▶ What to do
Below are entries. Reproduce exactly the lines between the line holding "Write the Blender" and the line holding "MATT = 0.75", inclusive, and only those.

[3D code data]
==========

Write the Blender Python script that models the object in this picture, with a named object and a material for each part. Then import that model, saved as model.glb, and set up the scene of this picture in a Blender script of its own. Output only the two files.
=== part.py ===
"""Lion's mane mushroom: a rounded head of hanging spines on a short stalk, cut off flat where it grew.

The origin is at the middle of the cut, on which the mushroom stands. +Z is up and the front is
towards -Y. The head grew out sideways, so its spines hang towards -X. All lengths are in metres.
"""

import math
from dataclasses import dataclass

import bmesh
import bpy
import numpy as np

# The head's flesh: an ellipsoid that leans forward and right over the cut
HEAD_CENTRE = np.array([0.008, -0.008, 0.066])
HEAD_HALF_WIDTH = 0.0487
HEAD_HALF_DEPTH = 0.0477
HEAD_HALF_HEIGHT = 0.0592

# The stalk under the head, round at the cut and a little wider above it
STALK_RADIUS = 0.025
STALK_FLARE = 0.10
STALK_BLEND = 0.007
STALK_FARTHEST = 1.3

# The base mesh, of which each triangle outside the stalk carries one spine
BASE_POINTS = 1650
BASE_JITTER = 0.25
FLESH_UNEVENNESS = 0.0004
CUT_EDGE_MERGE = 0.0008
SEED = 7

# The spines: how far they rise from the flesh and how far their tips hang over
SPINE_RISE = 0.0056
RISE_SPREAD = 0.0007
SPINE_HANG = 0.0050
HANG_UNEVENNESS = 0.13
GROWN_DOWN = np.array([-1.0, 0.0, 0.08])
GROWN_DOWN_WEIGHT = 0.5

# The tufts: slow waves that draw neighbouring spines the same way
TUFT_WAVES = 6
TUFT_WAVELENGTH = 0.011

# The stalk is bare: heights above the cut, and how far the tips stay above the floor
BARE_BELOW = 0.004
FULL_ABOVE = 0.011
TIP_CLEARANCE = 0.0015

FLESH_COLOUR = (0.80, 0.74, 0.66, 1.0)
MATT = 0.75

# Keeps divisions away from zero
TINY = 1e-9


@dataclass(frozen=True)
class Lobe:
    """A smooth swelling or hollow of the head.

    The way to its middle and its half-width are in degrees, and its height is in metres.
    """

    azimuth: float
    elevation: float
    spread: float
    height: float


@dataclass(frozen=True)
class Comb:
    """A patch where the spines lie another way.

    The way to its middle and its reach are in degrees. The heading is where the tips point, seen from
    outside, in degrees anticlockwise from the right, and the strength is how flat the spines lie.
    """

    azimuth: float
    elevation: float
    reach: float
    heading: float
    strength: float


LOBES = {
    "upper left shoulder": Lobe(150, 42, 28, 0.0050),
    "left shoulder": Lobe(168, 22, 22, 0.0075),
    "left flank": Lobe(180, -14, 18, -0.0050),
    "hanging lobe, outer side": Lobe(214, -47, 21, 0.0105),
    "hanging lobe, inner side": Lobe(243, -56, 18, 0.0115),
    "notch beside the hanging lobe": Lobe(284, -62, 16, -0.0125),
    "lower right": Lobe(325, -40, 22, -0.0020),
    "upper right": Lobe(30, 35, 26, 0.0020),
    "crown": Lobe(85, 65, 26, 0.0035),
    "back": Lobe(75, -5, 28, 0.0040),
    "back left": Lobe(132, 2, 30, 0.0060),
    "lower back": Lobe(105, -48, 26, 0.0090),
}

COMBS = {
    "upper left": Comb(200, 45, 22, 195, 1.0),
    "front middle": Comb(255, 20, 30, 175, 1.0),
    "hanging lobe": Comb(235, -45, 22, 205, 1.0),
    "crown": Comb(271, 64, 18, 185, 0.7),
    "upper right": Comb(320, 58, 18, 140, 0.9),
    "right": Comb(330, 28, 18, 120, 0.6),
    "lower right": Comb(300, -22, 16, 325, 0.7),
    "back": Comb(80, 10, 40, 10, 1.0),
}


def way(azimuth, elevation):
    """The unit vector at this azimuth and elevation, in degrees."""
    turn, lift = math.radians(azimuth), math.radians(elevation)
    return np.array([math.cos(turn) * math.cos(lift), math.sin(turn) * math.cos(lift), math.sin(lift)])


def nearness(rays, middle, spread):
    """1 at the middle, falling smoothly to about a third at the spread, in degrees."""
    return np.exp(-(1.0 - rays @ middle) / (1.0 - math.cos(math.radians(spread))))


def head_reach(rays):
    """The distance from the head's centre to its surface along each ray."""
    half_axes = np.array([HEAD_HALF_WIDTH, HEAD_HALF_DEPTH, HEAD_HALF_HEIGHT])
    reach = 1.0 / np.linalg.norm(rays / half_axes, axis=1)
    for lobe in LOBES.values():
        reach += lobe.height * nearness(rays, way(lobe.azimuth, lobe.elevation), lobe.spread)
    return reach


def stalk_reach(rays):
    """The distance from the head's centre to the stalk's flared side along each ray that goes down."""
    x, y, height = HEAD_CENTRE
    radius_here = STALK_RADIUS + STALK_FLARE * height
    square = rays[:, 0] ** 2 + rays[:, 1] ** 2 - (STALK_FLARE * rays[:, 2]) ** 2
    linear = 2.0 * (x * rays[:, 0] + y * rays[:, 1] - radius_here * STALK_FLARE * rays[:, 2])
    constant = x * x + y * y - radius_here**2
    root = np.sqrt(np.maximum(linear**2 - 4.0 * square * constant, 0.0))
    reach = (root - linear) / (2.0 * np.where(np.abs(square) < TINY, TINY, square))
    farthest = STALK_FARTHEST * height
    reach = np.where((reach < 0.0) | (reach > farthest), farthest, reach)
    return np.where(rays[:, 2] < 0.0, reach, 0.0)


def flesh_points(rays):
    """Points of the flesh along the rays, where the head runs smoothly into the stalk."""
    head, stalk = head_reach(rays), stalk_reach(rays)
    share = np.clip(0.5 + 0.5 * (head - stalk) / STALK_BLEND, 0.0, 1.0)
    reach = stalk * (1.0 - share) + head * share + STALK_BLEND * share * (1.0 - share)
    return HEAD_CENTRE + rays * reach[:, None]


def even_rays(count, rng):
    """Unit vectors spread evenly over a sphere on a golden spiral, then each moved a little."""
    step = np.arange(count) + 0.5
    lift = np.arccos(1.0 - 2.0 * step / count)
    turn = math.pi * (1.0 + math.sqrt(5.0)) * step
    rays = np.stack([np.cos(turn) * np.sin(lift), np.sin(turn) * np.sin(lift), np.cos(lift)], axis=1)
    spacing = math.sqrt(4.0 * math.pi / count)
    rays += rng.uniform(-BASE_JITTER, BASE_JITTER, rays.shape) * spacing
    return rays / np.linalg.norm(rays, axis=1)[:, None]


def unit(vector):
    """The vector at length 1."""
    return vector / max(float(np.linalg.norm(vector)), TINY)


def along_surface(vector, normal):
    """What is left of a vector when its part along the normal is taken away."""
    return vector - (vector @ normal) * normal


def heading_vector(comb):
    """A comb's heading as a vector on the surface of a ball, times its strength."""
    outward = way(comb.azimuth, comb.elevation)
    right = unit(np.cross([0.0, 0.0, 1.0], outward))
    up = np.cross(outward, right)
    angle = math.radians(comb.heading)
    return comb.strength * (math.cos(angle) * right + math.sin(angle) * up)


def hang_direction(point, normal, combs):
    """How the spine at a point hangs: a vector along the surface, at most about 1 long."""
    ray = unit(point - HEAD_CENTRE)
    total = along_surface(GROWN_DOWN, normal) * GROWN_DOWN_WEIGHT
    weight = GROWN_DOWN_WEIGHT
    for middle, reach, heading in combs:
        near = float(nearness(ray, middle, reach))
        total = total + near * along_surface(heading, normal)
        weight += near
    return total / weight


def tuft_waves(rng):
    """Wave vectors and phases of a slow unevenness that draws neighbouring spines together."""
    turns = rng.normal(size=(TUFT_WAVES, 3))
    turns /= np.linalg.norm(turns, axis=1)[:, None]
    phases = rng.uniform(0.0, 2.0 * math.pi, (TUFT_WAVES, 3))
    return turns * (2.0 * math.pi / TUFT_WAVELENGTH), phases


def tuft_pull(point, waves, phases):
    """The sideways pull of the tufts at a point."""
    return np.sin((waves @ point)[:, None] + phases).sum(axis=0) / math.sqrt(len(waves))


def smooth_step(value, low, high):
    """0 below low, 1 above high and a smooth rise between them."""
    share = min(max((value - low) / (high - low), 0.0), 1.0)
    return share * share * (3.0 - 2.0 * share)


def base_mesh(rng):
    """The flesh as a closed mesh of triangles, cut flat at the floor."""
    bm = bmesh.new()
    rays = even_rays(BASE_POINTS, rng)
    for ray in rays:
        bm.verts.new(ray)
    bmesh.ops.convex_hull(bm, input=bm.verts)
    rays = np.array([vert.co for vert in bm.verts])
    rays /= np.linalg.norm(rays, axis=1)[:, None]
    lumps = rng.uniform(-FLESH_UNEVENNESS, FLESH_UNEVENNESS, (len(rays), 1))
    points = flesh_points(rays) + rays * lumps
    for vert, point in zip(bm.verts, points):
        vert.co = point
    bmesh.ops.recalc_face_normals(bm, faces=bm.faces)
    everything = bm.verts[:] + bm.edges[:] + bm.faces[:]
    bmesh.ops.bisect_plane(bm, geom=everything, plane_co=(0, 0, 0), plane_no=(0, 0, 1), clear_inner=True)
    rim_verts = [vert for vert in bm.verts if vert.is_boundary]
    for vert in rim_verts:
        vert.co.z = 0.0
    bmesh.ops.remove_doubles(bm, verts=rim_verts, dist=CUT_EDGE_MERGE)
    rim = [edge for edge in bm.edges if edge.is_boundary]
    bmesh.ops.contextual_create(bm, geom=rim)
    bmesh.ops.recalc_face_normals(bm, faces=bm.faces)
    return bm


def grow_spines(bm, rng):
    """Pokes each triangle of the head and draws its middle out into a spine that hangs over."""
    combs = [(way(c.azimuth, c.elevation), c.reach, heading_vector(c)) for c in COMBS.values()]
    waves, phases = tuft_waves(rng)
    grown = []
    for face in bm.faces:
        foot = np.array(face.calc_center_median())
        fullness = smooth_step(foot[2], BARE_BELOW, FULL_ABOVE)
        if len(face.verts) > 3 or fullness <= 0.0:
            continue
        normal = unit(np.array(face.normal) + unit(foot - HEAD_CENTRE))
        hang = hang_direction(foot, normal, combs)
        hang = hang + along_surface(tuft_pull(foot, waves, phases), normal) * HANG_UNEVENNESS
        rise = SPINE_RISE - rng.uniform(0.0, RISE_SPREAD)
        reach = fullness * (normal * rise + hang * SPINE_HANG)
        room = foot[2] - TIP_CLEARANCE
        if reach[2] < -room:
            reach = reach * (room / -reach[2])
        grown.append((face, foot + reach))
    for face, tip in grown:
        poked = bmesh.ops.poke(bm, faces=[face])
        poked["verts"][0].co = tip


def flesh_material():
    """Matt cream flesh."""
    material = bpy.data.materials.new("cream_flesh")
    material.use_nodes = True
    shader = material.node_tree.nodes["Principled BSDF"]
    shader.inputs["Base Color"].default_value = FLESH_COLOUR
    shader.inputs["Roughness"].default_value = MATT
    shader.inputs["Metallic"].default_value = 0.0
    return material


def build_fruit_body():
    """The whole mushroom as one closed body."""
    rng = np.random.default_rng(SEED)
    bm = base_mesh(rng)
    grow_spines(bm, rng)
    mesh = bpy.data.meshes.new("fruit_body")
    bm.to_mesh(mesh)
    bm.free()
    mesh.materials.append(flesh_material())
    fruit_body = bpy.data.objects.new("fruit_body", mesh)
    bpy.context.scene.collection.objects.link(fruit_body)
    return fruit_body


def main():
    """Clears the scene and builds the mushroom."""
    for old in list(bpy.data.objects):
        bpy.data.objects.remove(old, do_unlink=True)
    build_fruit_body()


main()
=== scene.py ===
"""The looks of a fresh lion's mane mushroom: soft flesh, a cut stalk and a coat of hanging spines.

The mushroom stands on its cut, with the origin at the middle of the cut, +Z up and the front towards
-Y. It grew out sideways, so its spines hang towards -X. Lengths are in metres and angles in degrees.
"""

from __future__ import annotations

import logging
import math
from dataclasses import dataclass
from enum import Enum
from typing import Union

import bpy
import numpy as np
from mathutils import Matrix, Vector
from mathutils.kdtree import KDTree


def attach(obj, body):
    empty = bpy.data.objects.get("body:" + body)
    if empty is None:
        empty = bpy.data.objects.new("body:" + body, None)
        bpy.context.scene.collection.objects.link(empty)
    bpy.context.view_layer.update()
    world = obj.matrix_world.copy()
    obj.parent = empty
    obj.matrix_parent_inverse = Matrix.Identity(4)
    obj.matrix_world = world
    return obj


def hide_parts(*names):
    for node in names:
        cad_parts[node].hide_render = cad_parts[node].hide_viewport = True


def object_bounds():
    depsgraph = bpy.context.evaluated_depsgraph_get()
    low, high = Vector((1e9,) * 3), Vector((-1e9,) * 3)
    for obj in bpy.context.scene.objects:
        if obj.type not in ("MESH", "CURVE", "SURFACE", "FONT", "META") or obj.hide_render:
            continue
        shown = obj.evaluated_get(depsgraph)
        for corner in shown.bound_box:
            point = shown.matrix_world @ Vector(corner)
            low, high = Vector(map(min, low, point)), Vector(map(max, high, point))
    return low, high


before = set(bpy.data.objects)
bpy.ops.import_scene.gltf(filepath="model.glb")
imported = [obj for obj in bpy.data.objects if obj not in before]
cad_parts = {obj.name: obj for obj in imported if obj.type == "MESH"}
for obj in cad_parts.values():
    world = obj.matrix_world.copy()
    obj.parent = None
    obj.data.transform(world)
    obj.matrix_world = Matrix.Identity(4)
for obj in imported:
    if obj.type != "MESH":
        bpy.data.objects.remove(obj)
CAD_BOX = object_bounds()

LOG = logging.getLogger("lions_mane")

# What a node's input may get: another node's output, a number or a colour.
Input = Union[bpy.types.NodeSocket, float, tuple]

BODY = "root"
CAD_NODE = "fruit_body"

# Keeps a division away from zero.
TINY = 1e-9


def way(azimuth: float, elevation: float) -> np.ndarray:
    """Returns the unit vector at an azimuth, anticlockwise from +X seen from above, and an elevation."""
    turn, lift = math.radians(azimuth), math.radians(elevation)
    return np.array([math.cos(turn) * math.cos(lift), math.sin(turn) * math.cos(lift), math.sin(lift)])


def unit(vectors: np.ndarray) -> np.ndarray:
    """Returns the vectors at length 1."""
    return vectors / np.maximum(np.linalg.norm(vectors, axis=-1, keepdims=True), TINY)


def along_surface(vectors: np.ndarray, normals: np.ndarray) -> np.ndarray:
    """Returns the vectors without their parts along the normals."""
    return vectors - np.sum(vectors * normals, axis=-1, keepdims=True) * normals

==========

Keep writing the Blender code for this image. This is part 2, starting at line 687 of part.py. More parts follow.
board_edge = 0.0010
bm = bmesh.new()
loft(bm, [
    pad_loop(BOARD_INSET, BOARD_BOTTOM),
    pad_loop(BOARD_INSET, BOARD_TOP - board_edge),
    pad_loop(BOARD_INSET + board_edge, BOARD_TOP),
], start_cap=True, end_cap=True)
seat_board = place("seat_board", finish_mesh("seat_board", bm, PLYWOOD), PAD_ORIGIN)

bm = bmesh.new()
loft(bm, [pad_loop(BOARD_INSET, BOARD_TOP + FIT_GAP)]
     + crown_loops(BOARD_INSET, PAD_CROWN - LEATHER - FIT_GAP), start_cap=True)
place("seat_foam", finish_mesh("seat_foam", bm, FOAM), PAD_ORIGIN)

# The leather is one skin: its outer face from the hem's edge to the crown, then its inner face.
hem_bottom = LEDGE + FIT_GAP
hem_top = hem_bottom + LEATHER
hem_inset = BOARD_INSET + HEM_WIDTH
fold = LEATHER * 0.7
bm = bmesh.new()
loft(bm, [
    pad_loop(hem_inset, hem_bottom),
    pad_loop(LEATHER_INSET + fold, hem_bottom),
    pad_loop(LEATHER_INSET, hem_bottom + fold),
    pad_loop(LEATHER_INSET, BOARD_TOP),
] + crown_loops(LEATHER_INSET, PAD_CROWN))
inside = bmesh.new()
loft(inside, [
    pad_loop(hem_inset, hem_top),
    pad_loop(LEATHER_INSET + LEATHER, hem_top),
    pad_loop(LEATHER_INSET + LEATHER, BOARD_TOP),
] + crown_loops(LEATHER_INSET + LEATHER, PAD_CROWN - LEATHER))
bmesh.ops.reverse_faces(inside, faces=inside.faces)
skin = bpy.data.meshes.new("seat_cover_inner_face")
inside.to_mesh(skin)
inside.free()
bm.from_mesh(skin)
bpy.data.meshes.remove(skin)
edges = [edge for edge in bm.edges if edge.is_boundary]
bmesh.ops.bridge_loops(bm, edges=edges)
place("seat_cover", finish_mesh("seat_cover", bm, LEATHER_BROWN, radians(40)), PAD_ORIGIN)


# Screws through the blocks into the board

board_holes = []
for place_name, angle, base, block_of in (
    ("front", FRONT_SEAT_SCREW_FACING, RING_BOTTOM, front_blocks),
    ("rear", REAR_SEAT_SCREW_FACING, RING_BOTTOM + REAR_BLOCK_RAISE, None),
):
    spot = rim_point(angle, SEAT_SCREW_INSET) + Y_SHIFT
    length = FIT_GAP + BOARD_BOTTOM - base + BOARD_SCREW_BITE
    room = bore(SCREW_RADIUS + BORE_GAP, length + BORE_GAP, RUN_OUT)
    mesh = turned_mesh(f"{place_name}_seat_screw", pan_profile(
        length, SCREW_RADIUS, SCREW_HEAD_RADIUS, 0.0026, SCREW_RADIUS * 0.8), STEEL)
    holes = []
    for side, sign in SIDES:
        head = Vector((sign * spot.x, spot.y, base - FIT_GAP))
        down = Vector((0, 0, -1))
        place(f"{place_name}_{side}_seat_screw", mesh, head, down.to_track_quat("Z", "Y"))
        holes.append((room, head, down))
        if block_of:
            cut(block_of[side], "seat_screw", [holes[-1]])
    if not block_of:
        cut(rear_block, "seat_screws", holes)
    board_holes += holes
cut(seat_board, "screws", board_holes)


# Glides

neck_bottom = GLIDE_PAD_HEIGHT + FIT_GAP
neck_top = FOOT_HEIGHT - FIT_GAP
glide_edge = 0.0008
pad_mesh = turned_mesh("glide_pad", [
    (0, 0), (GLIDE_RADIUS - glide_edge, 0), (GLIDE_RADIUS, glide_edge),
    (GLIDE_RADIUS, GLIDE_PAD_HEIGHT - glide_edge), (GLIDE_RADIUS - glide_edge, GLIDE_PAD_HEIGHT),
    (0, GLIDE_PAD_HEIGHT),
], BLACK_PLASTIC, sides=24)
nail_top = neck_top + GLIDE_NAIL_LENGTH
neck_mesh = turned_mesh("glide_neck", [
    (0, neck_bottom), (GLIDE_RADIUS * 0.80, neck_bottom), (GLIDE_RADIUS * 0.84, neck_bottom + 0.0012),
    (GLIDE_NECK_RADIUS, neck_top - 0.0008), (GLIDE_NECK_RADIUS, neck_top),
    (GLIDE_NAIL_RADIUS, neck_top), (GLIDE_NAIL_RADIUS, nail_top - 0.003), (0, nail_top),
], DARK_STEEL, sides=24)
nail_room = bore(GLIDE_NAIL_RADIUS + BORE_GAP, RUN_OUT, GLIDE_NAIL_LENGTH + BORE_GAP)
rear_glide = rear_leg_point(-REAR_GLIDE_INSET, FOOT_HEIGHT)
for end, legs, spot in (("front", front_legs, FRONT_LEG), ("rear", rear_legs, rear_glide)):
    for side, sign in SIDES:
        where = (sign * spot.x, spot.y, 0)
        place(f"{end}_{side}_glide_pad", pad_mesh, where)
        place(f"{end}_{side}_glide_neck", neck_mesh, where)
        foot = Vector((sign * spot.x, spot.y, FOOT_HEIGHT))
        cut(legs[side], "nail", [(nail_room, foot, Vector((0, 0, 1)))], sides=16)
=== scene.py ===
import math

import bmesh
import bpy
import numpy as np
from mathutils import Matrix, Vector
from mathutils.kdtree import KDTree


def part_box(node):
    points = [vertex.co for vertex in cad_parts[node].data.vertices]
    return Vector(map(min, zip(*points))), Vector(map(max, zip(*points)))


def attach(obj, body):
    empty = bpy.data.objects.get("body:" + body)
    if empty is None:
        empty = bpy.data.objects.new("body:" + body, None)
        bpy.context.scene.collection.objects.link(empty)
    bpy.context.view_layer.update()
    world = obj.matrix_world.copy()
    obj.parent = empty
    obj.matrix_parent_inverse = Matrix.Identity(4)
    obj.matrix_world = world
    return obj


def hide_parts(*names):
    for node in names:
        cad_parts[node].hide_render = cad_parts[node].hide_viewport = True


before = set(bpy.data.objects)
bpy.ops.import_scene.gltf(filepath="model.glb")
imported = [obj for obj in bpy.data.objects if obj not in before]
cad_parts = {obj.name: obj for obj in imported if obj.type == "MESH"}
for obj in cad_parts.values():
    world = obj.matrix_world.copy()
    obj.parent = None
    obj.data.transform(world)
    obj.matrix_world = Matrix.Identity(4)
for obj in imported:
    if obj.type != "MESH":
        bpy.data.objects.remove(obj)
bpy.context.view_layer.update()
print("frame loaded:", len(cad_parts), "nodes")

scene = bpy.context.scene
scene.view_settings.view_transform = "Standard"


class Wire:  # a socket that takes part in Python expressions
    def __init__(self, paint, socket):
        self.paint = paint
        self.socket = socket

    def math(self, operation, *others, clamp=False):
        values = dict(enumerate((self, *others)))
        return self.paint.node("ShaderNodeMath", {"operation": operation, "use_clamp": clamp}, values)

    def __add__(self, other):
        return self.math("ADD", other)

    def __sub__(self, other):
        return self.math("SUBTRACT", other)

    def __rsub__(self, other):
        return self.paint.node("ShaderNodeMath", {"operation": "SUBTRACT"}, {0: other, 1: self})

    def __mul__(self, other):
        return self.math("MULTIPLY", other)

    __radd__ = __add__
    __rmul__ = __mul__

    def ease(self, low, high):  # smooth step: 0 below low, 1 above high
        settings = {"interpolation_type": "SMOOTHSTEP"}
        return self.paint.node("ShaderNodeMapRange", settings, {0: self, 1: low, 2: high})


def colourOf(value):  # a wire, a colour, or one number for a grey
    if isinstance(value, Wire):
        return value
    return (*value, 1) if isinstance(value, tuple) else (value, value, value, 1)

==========

▶ Finished task
Write the Blender Python script that models the object in this picture, with a named object and a material for each part. Then import that model, saved as model.glb, and set up the scene of this picture in a Blender script of its own. Output only the two files.
=== part.py ===
"""Lion's mane mushroom: a rounded head of hanging spines on a short stalk, cut off flat where it grew.

The origin is at the middle of the cut, on which the mushroom stands. +Z is up and the front is
towards -Y. The head grew out sideways, so its spines hang towards -X. All lengths are in metres.
"""

import math
from dataclasses import dataclass

import bmesh
import bpy
import numpy as np

# The head's flesh: an ellipsoid that leans forward and right over the cut
HEAD_CENTRE = np.array([0.008, -0.008, 0.066])
HEAD_HALF_WIDTH = 0.0487
HEAD_HALF_DEPTH = 0.0477
HEAD_HALF_HEIGHT = 0.0592

# The stalk under the head, round at the cut and a little wider above it
STALK_RADIUS = 0.025
STALK_FLARE = 0.10
STALK_BLEND = 0.007
STALK_FARTHEST = 1.3

# The base mesh, of which each triangle outside the stalk carries one spine
BASE_POINTS = 1650
BASE_JITTER = 0.25
FLESH_UNEVENNESS = 0.0004
CUT_EDGE_MERGE = 0.0008
SEED = 7

# The spines: how far they rise from the flesh and how far their tips hang over
SPINE_RISE = 0.0056
RISE_SPREAD = 0.0007
SPINE_HANG = 0.0050
HANG_UNEVENNESS = 0.13
GROWN_DOWN = np.array([-1.0, 0.0, 0.08])
GROWN_DOWN_WEIGHT = 0.5

# The tufts: slow waves that draw neighbouring spines the same way
TUFT_WAVES = 6
TUFT_WAVELENGTH = 0.011

# The stalk is bare: heights above the cut, and how far the tips stay above the floor
BARE_BELOW = 0.004
FULL_ABOVE = 0.011
TIP_CLEARANCE = 0.0015

FLESH_COLOUR = (0.80, 0.74, 0.66, 1.0)
MATT = 0.75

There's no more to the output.